Considering the above, in conjunction with the totality of Johnson’s conduct, we hold that the trial court could reasonably find, beyond a reasonable doubt, that Johnson willfully concealed the goods with the intent to defraud Wal-Mart of their value. Accordingly, the holding of the trial court is affirmed.



[1] Each of the surveillance videos recording Johnson’s activities in the cigarette aisle of the store was admitted as evidence at trial.

[2] Lillie Bowyer, Johnson’s mother, testified that Johnson was pregnant during that time.

[3] Johnson also assigns error to the trial court’s failure to grant her motions to strike and bases her contention on the same sufficiency argument.
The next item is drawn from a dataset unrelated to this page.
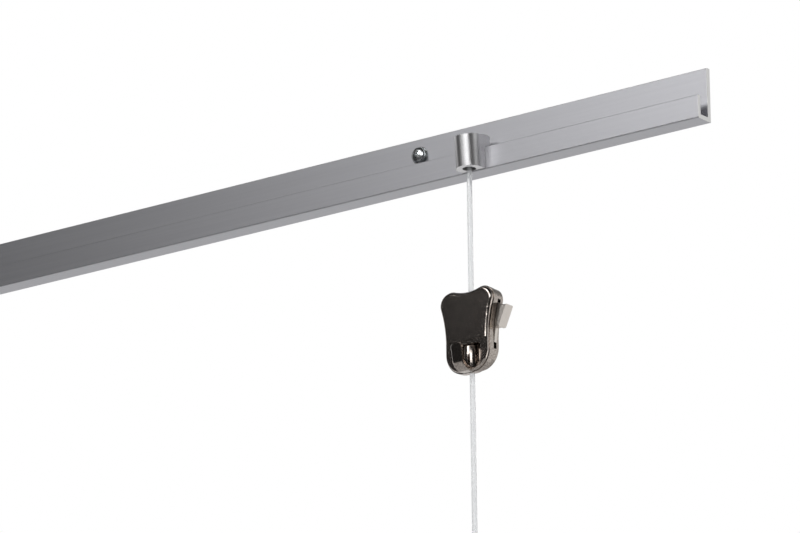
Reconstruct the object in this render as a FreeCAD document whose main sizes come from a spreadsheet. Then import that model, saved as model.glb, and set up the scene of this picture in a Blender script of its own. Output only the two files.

Accordingly, we treat all of Johnson’s assignments of error as a single sufficiency issue.

[4] Code ??18.2-103 provides the following in pertinent part:

Concealing or taking possession of merchandise; altering price tags; transferring goods from one container to another; counseling, etc., another in performance of such acts–Whoever, without authority, with the intention of converting goods or merchandise to his own or another’s use without having paid the full purchase price thereof, or of defrauding the owner of the value of the goods or merchandise, (i) willfully conceals or takes possession of the goods or merchandise of any store or other mercantile establishment . . . when the value of the goods or merchandise involved in the offense is less than $200, shall be guilty of petit larceny . . . . The willful concealment of goods or merchandise of any store . . . while still on the premises thereof, shall be prima facie evidence of an intent to convert and defraud the owner thereof out of the value of the goods or merchandise.